Split the dataset into train dataset, validation dataset and test dataset. Typically, we do a 70-10-20 split.
Choose some specific hyperparameter values. Train the model using the train dataset. For example, we might have a linear regression model which we train using gradient descent. This gives us some values for the model parameters.
Evaluate the model on the validation dataset. (Not the test dataset).
Based on how much the model is overfitting, decide which other values for the hyperparameters we should try. Then repeat steps 3 and 4 for those hyperparameter values.
Choose the best model among the models we tried (based on performance on the validation data). This is our final model.
Test the final model on the test dataset. This tells us how well the final model performs on data it has not seen before. In particular, model parameters / hyperparameters should never be modified / chosen using the test dataset.

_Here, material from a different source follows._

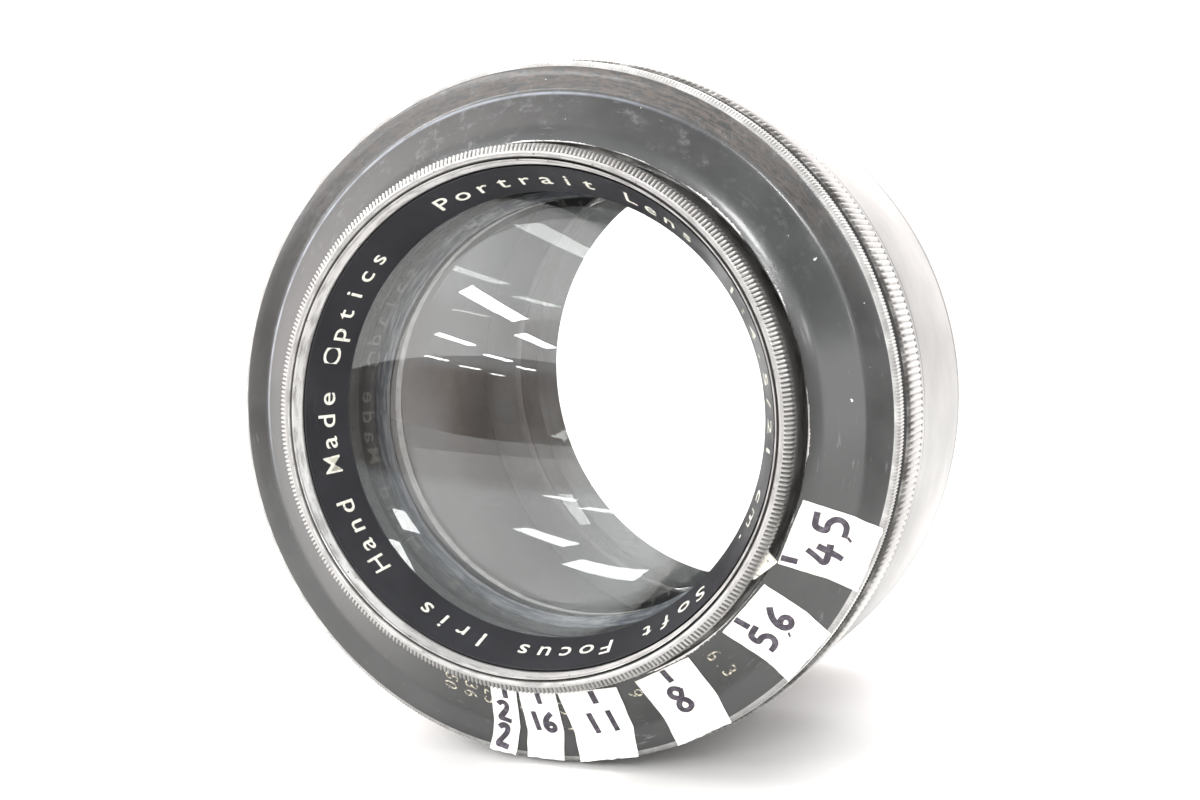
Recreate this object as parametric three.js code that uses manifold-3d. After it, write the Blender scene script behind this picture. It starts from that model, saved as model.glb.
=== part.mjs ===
// A 21 cm f/4.5 portrait lens of the 1920s, lying on its side with its front towards -Y.
// Millimetres, +Z up. The optical axis runs along Y, and the lens rests on its knurled ring at z = 0.
// In the profiles below a point is [radius, depth]; depth 0 is the face of the aperture dial,
// and it grows towards the rear. Dial angles run clockwise from +X, seen from the front.
import * as THREE from "three";
import { mergeVertices } from "three/addons/utils/BufferGeometryUtils.js";
import Module from "manifold-3d";

// ---- driving dimensions ----
const DIAL_RADIUS = 40.46; // aperture dial, over its fine knurl
const CLAMP_RADIUS = 41.0; // coarse knurled ring, the widest part
const BARREL_RADIUS = 40.8;
const BARREL_BORE = 38.4;
const BARREL_REAR = 37.3; // depth of the barrel's rear face, which seats on a lens board
const SETTING_RADIUS = 30.72; // knurled iris setting ring
const SETTING_FRONT = -8.78;
const CELL_RADIUS = 28.98; // outside of the front lens cell
const CELL_LIP = -8.65;
const GLASS_RADIUS = 26.6;
const CLEAR_RADIUS = 25.65; // glass left clear by the name ring
const TUBE_RADIUS = 31.5; // rear tube, which passes through a lens board
const MIDDLE = 31.5; // depth of the plane about which the two glass groups mirror each other
const FIT = 0.3; // gap between pieces that touch

// glass: surface radii and centre thicknesses of one cemented pair, outermost surface first
const OUTER_CURVE = 60;
const CEMENT_CURVE = 180;
const INNER_CURVE = 91.2;
const CROWN_THICKNESS = 8;
const FLINT_THICKNESS = 2.5;
const CEMENT = 0.1;
const FRONT_VERTEX = -6.45;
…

Steps 5 and 6 together are called hyperparameter tuning.

Summary

Hyperparameters are parameters which define the model architecture and govern the training process.
The process of selecting the best hyperparameters is known as hyperparameter tuning.
Validation dataset is a portion of data kept aside from the training set to be used for hyperparameter tuning.
There are two broad strategies to avoid overfitting — feature selection and regularization.
One way to perform automatic feature selection is to train a polynomial linear regression model, and treat the polynomial degree d as a hyperparameter.
Regularization introduces an additional term in the cost function in order to penalize large weights.
The strength of regularization is denoted by the hyperparameter $\lambda$, known as the regularization parameter.
The penalty term in L2 Regularization is $\lambda \sum w^2$. It penalizes the squares of the model weights.
The penalty term in L1 Regularization is $\lambda \sum |w|$. It penalizes the absolute values of the model weights.